Flexibility Will Define Future Garment Factories
The modern apparel market changes quickly. Brands need to test styles, replenish orders and adjust products faster. This means garment factories cannot rely only on one product type or one large-volume production model. Future competitiveness will depend on flexibility. This does not only mean flexible workers. Equipment and processes also need to support different products, fabrics and order rhythms.
For example, fabric preparation equipment helps factories handle different material conditions. AI fabric inspection and data records allow factories to understand fabric quality earlier. Automatic spreading and cutting equipment can support front-end production for different orders. Needle detection, weight checking and barcode systems make final inspection more stable. A factory’s ability to respond to the market is not only about production capacity. It is also about whether the process is clear, whether equipment supports the workflow and whether people can make correct decisions based on available information.
Worker Roles Change, but People Do Not Disappear
Digitalization and automation are often misunderstood as reducing the need for people. In garment manufacturing, people remain essential. Fabric changes shape. Styles change. Sewing and pressing still require experience. Quality decisions still need the involvement of people on the production floor.
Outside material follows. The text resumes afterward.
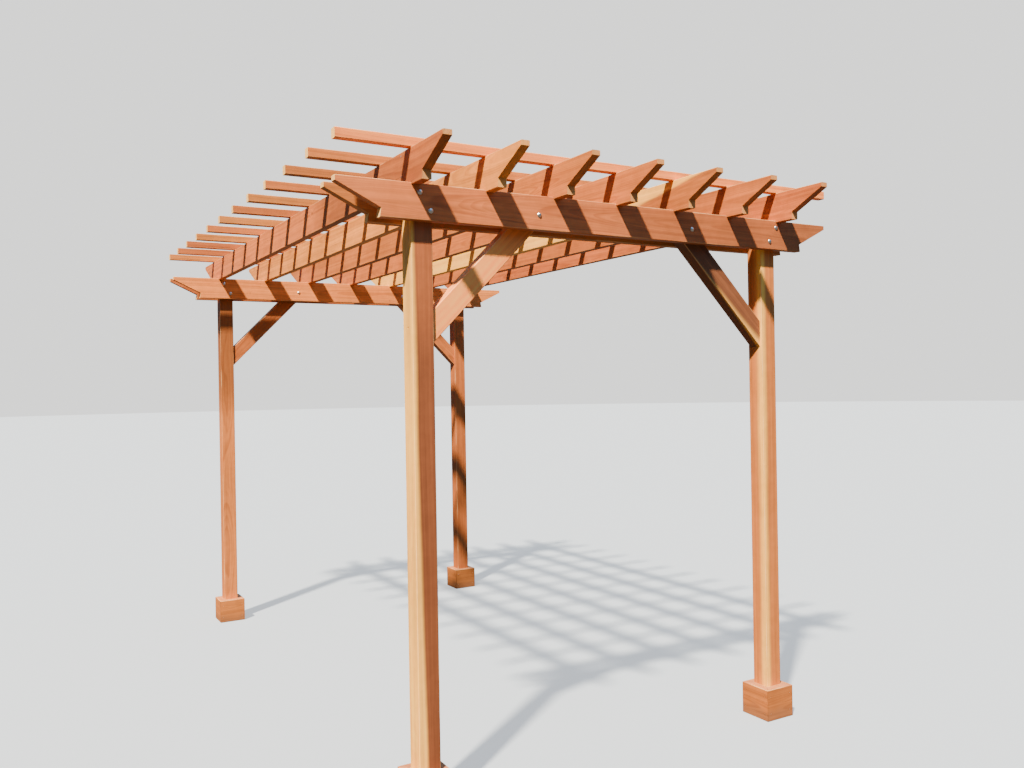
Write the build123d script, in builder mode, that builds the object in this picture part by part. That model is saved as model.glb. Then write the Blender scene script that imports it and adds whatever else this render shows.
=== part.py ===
"""Wooden pergola: four square posts in boxed skirts carry two double beams, steadied by
knee braces; seven rafters cross the beams and twelve square slats cross the rafters.

Millimetres. X runs along the beams, Y along the rafters, Z up. The origin is on the floor,
midway between the four posts. Front is -Y, left is -X.
"""
import os
from math import cos, radians, sin, tan

from build123d import *

os.makedirs("parts", exist_ok=True)

# Posts and their spacing, centre to centre
post_width = 89.0
post_spacing_x = 1830.0
post_spacing_y = 3325.0

# The timber is dressed with eased long edges; what is sawn afterwards stays sharp
eased_edge = 3.0

# Skirts of boards on edge round the foot of each post
skirt_thickness = 38.0
skirt_height = 150.0
skirt_clearance = 0.5

# Beams: two planks bolted to the front and back faces of each pair of posts
beam_top = 2400.0
beam_depth = 140.0
beam_thickness = 38.0
beam_overhang = 355.0
beam_toe = 6.0

# Rafters, laid across the beams and seated in shallow notches
rafter_count = 7
rafter_depth = 140.0
rafter_thickness = 38.0
rafter_overhang = 360.0
rafter_outset = 58.0
seat_depth = 8.0
seat_clearance = 1.0

# The tail cut that beams and rafters share: a short upright nose, a long slope back to an
# inner corner, and a short cut down to the lower edge
nose_height = 20.0
slope_run = 176.0
inner_corner_height = 35.0

# Slats, laid across the rafters, with their arrises planed off
slat_count = 12
slat_width = 38.0
slat_height = 38.0
slat_arris = 2.0
slat_overhang = 355.0
slat_outset = 88.0

# Knee braces, from the post up between the planks
brace_thickness = 64.0
brace_depth = 89.0
brace_angle = 45.0
brace_top_gap = 12.0

# Holes for the through bolts: two in each post, set on a diagonal, and one in each brace
bolt_diameter = 10.0
bolt_clearance = 1.0
post_bolt_offset = 22.0
post_bolt_upper_drop = 34.0
post_bolt_lower_drop = 102.0
brace_bolt_reach = 508.0
brace_bolt_drop = 79.0

# A long screw runs through each post into the foot of its brace
foot_screw_diameter = 7.0
foot_screw_clearance = 1.0

# Values that follow from the sizes above
half_x = post_spacing_x / 2
half_y = post_spacing_y / 2
half_post = post_width / 2
beam_bottom = beam_top - beam_depth
rafter_bottom = beam_top - seat_depth
rafter_top = rafter_bottom + rafter_depth
beam_half_width = half_post + beam_thickness
bolt_hole_radius = (bolt_diameter + bolt_clearance) / 2
screw_hole_radius = (foot_screw_diameter + foot_screw_clearance) / 2
brace_slope = tan(radians(brace_angle))
brace_foot = beam_top - brace_bolt_drop - brace_slope * (brace_bolt_reach - half_post)
sides_x = {"left": -1, "right": 1}
sides_y = {"front": -1, "back": 1}


def save(solid, name):
    """Label a finished piece and write its file."""
    solid.label = name
    export_step(solid, f"parts/{name}.step")


def upright_plane(y, z):
    """A plane facing the front, at depth y and height z: local x is X and local y is Z."""
    return Plane(origin=(0, y, z), x_dir=(1, 0, 0), z_dir=(0, -1, 0))


def tail_outline(half_length, depth, toe=0.0):
    """Half of a plank's outline, from the middle of its top round its tail to the bottom. The
    last cut is upright unless it leans out by a toe."""
    Polyline(
        (0, depth),
        (half_length, depth),
        (half_length, depth - nose_height),
        (half_length - slope_run, inner_corner_height),
        (half_length - slope_run + toe, 0),
        (0, 0),
    )
    mirror(about=Plane.YZ)


def post_bolt_centres(side):
    """The diagonal pair through the post on one side: the upper one is the outer one."""
    return [
        (side * (half_x + post_bolt_offset), post_bolt_upper_drop),
        (side * (half_x - post_bolt_offset), post_bolt_lower_drop),
    ]


def brace_bolt_centre(side):
    """The bolt through the brace on one side, as X and the distance below the beam's top."""
    return (side * (half_x - brace_bolt_reach), brace_bolt_drop)


def beam_bolt_centres():
    """Where bolts cross a beam, as X and the distance below the beam's top."""
    centres = []
    for side in sides_x.values():
        centres += post_bolt_centres(side) + [brace_bolt_centre(side)]
    return centres


# Posts: they stop level with the beams. The bolts of the beam pass through from the front,
# and the screw of the brace from the outer side
def make_post(side_x, side_y):
    outer_face = Plane(
        origin=(side_x * (half_x + half_post), side_y * half_y, brace_foot),
        z_dir=(side_x, 0, 0),
    )
    with BuildPart() as post:
        with BuildSketch():
            with Locations((side_x * half_x, side_y * half_y)):
                Rectangle(post_width, post_width)
        extrude(amount=beam_top)
        fillet(post.edges().filter_by(Axis.Z), radius=eased_edge)
        with BuildSketch(upright_plane(side_y * half_y + half_post, 0)):
            for x, drop in post_bolt_centres(side_x):
                with Locations((x, beam_top - drop)):
                    Circle(bolt_hole_radius)
        extrude(amount=post_width, mode=Mode.SUBTRACT)
        with BuildSketch(outer_face):
            Circle(screw_hole_radius)
        extrude(amount=-post_width, mode=Mode.SUBTRACT)
    return post.part


# Skirts: four boards on edge round the foot of the post, mitred where they meet
def make_skirt(side_x, side_y):
    inner = half_post + skirt_clearance
    outer = inner + skirt_thickness
    boards = []
    for quarter_turn in range(4):
        turn = radians(90 * quarter_turn)
        floor_plane = Plane(
            origin=(side_x * half_x, side_y * half_y, 0),
            x_dir=(cos(turn), sin(turn), 0),
        )
        with BuildPart() as board:
            with BuildSketch(floor_plane):
                Polygon((inner, -inner), (outer, -outer), (outer, outer), (inner, inner), align=None)
            extrude(amount=skirt_height)
            lengthwise = Axis(floor_plane.origin, floor_plane.y_dir)
            outwards = Axis(floor_plane.origin, floor_plane.x_dir)
            outer_edges = board.edges().filter_by(lengthwise).group_by(outwards)[-1]
            fillet(outer_edges, radius=eased_edge)
        boards.append(board.part)
    return Compound(children=boards)


# Beams: each plank is drawn on its back face, shaped at its tails and drilled for the bolts
def make_beam_plank(y_back):
    back_face = upright_plane(y_back, beam_bottom)
    with BuildPart() as plank:
        with BuildSketch(back_face):
            with BuildLine():
                tail_outline(half_x + beam_overhang, beam_depth, beam_toe)
            make_face()
        extrude(amount=beam_thickness)
        fillet(plank.edges().filter_by(Axis.X), radius=eased_edge)
        with BuildSketch(back_face):
            for x, drop in beam_bolt_centres():
                with Locations((x, beam_depth - drop)):
                    Circle(bolt_hole_radius)
        extrude(amount=beam_thickness, mode=Mode.SUBTRACT)
    return plank.part


# Rafters: drawn from the side and shaped at their tails, with a seat notch over each beam
def make_rafter(x_left):
    left_face = Plane(origin=(x_left, 0, rafter_bottom), x_dir=(0, 1, 0), z_dir=(1, 0, 0))
    with BuildPart() as rafter:
        with BuildSketch(left_face):
            with BuildLine():
                tail_outline(half_y + rafter_overhang, rafter_depth)
            make_face()
        extrude(amount=rafter_thickness)
        fillet(rafter.edges().filter_by(Axis.Y), radius=eased_edge)
        with BuildSketch(left_face):
            for side in sides_y.values():
                with Locations((side * half_y, 0)):
                    Rectangle(2 * (beam_half_width + seat_clearance), 2 * seat_depth)
        extrude(amount=rafter_thickness, mode=Mode.SUBTRACT)
    return rafter.part


# Slats: plain square bars, sawn square at both ends
def make_slat(y_front):
    with BuildPart() as slat:
        with BuildSketch(Plane.XY.offset(rafter_top)):
            with Locations((0, y_front + slat_width / 2)):
                Rectangle(2 * (half_x + slat_overhang), slat_width)
        extrude(amount=slat_height)
        chamfer(slat.edges().filter_by(Axis.X), length=slat_arris)
    return slat.part


# Knee braces: a plumb cut against the post, a level cut just under the rafters, and a hole
# in line with the one through the beam
def make_brace(side_x, side_y):
    half_rise = brace_depth / 2 / cos(radians(brace_angle))
    top = beam_top - brace_top_gap
    upper_run = (top - brace_foot - half_rise) / brace_slope
    lower_run = (top - brace_foot + half_rise) / brace_slope
    inner_face = half_x - half_post
    bolt_x, bolt_drop = brace_bolt_centre(side_x)
    back_face = upright_plane(side_y * half_y + brace_thickness / 2, 0)
    lengthwise = Axis((0, 0, 0), (-side_x, 0, brace_slope))
    with BuildPart() as brace:
        with BuildSketch(back_face):
            with BuildLine():
                Polyline(
                    (side_x * inner_face, brace_foot - half_rise),
                    (side_x * inner_face, brace_foot + half_rise),
                    (side_x * (inner_face - upper_run), top),
                    (side_x * (inner_face - lower_run), top),
                    close=True,
                )
            make_face()
        extrude(amount=brace_thickness)
        fillet(brace.edges().filter_by(lengthwise), radius=eased_edge)
        with BuildSketch(back_face):
            with Locations((bolt_x, beam_top - bolt_drop)):
                Circle(bolt_hole_radius)
        extrude(amount=brace_thickness, mode=Mode.SUBTRACT)
    return brace.part


# The four corners
for row, side_y in sides_y.items():
    for end, side_x in sides_x.items():
        corner = f"{row}_{end}"
        save(make_post(side_x, side_y), f"post_{corner}")
        save(make_skirt(side_x, side_y), f"skirt_{corner}")
        save(make_brace(side_x, side_y), f"brace_{corner}")

# The two double beams
for row, side_y in sides_y.items():
    save(make_beam_plank(side_y * half_y - half_post), f"beam_{row}_plank_front")
    save(make_beam_plank(side_y * half_y + beam_half_width), f"beam_{row}_plank_back")

# The rafters, from left to right
rafter_first = -half_x - rafter_outset
rafter_spacing = (-2 * rafter_first - rafter_thickness) / (rafter_count - 1)
for index in range(rafter_count):
    save(make_rafter(rafter_first + index * rafter_spacing), f"rafter_{index + 1}")

# The slats, from front to back
slat_first = -half_y - slat_outset
slat_spacing = (-2 * slat_first - slat_width) / (slat_count - 1)
for index in range(slat_count):
    save(make_slat(slat_first + index * slat_spacing), f"slat_{index + 1:02d}")
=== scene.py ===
"""The finish of the wooden pergola: stained softwood, bolts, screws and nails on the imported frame.

Metres. X runs along the beams, Y along the rafters, Z up. Front is -Y, left is -X.
"""
import math
import random

import bmesh
import bpy
from mathutils import Matrix, Vector


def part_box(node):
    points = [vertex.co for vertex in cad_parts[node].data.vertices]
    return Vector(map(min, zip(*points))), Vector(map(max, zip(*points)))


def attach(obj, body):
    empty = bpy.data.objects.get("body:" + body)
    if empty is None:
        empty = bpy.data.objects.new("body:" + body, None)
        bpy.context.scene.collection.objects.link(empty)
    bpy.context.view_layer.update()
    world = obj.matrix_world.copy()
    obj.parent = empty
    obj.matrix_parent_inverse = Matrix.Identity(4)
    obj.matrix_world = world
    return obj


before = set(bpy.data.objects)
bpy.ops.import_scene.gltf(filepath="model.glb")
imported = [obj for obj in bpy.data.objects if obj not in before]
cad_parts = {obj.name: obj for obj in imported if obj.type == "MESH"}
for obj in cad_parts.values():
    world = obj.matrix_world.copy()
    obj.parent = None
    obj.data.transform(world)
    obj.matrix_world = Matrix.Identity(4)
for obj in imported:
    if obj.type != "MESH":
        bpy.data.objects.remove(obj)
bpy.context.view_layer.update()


# Posts
# Four square posts of dressed softwood with eased arrises, sawn beside the heart of the log and
# finished with an orange-brown stain that lets the grain show. All the other timber of the
# pergola is the same wood, so its growth rings, fibres, knots, wear and the painted highlight on
# its arrises are worked out here.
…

Equipment can help stabilize repetitive processes, but it cannot completely replace human judgement of fabric, process and garment quality.
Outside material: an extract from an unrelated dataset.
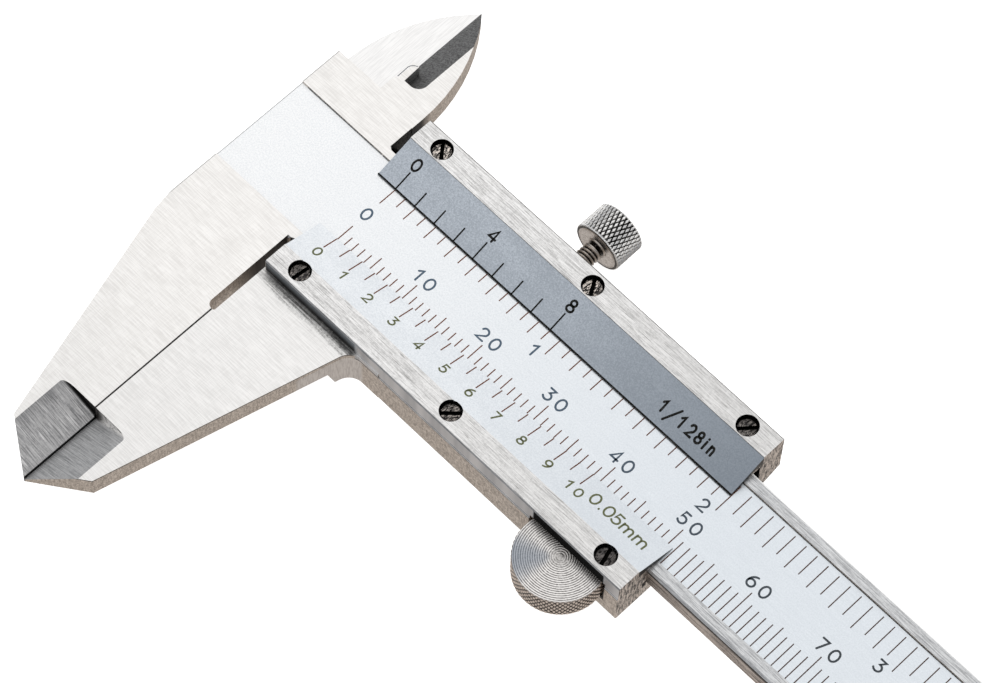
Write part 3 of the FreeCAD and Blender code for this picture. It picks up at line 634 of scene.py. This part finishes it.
def black_oxide(name):
    """Blackened steel; screwdriver marks show bright metal on the flats of the heads."""
    f = Finish(name)
    scratch = f.noise((5.0, 1.6, 3.0), detail=3.0, rough=0.65, distortion=1.6)
    patch = f.noise((1.1, 1.1, 1.1), detail=2.0)
    slot_top = SCREW_HEAD_TOP - 0.10
    # the inch plate's screws are the more used ones, and the right-hand ones the least
    used = f.all_of(f.ramp(f.y, -1.0, 1.0, 0.34, 1.0), f.ramp(f.x, 38.0, 46.0, 1.0, 0.20))
    worn = f.all_of(f.ramp(scratch, 0.50, 0.57), f.ramp(patch, 0.34, 0.50), used,
                    f.ramp(f.nz, 0.90, 0.97), f.ramp(f.z, slot_top - 0.05, slot_top + 0.05))
    base = f.tones(f.ramp(scratch, 0.35, 0.65), (20, 19, 19), (86, 83, 82))
    # painted shade: a dark ring at the edge of each head
    for centre in SCREW_CENTRES:
        out = f.radius(centre, "z")
        rim = f.all_of(f.ramp(out, 0.98, 1.16), f.fall(out, COUNTERBORE_R, COUNTERBORE_R + 0.02))
        base = f.mix(rim, base, linear(12, 11, 11))
        worn = f.all_of(worn, f.math("SUBTRACT", 1.0, rim))
    # painted shade: the slots are black
    slot = f.all_of(f.fall(f.z, slot_top - 0.05, slot_top + 0.05), f.ramp(f.z, 6.0, 6.1))
    colour = f.mix(worn, base, linear(228, 218, 208))
    f.bump(scratch, 0.015)
    return f.paint(f.mix(slot, colour, linear(7, 7, 7)), f.ramp(scratch, 0.3, 0.7, 0.44, 0.28))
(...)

What changes in the data-driven era is the role of workers. In the past, much time was spent on repetitive operations, manual records and after-the-fact organization. In the future, more work will move toward machine operation, parameter setting, data interpretation, abnormal handling and process improvement. This shift matters because it allows workers to become more than production-line labour. They become on-site specialists who contribute to quality management and process improvement.
Where Should Data-Driven Manufacturing Begin?
A garment factory does not need to introduce a complete smart factory system at once. A more practical approach is to begin with the process that most needs visibility or most often affects efficiency and quality.
If the factory wants to improve fabric quality management, it can begin with fabric inspection and AI fabric inspection data.
If the factory wants to understand front-end production status, it can begin with spreading equipment data such as output, fabric usage and machine status.
If the factory wants to make final quality control more stable, it can begin with needle detection, weight checking, barcode reading and sorting.
OSHIMA provides fabric inspection, AI fabric inspection, relaxing, spreading, automatic cutting, heat transfer, needle detection, weight checking and packing-related equipment, helping garment factories gradually build a clearer data foundation according to their existing production flow.
A real data-driven upgrade does not mean replacing the entire factory at once. It means making key processes gradually recordable, visible and improvable. When equipment, worker experience and production data work together more effectively, garment factories are better prepared to adapt to a fast-changing market.